1. Figures are shown as full-time equivalents.
2. Figures for the year 2008-09 are not yet available.
Hugh Bayley: To ask the Secretary of State for Justice how many (a) probation staff and (b) trainee probation officers are expected to be made redundant in North Yorkshire Probation Area in (i) 2009-10, (ii) 2010-11 and (iii) 2011-12. 
Mr. Hanson: Budget discussions will be taking place between the director of Offender Management and the North Yorkshire Area over the coming months and it is too early to pre-empt the outcome of these discussions. At this stage, no probation posts have been identified as being at risk and no formal notice of redundancy has been issued.

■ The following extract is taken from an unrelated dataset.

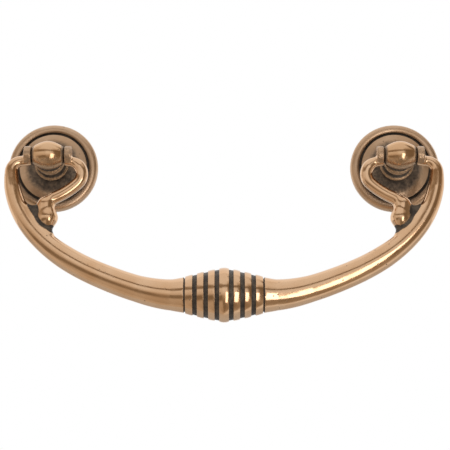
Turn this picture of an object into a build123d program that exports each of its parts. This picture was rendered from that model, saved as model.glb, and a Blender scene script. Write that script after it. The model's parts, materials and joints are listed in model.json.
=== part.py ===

Hugh Bayley: To ask the Secretary of State for Justice what assessment he has made of the likely effect of planned job reductions in North Yorkshire Probation Area on the Probation Service's national standards and service delivery. 
Mr. Hanson: The chief officer of North Yorkshire Probation Board is working closely with Steve Wagstaffe the Yorkshire and Humberside director of Offender Management to avoid compulsory redundancies in North Yorkshire in 2009-10.
The chief officer has assured the director of Offender Management for Yorkshire and Humberside that the North Yorkshire Probation Board will maintain national standards and deliver the level of service specified in the service level agreement for 2009-10.
current financial performance and pressures;
detailed work by specifications benchmarking and costing programme to identify areas where efficiencies and savings can be achieved;
contrasting previous budget allocations with amalgamated indictable and summary convictions for the area. Adjustments have been made where data indicates significant (i.e. over 10 per cent.) relative over-provision compared to the norm; and
the need to avoid radical budget changes within any one area.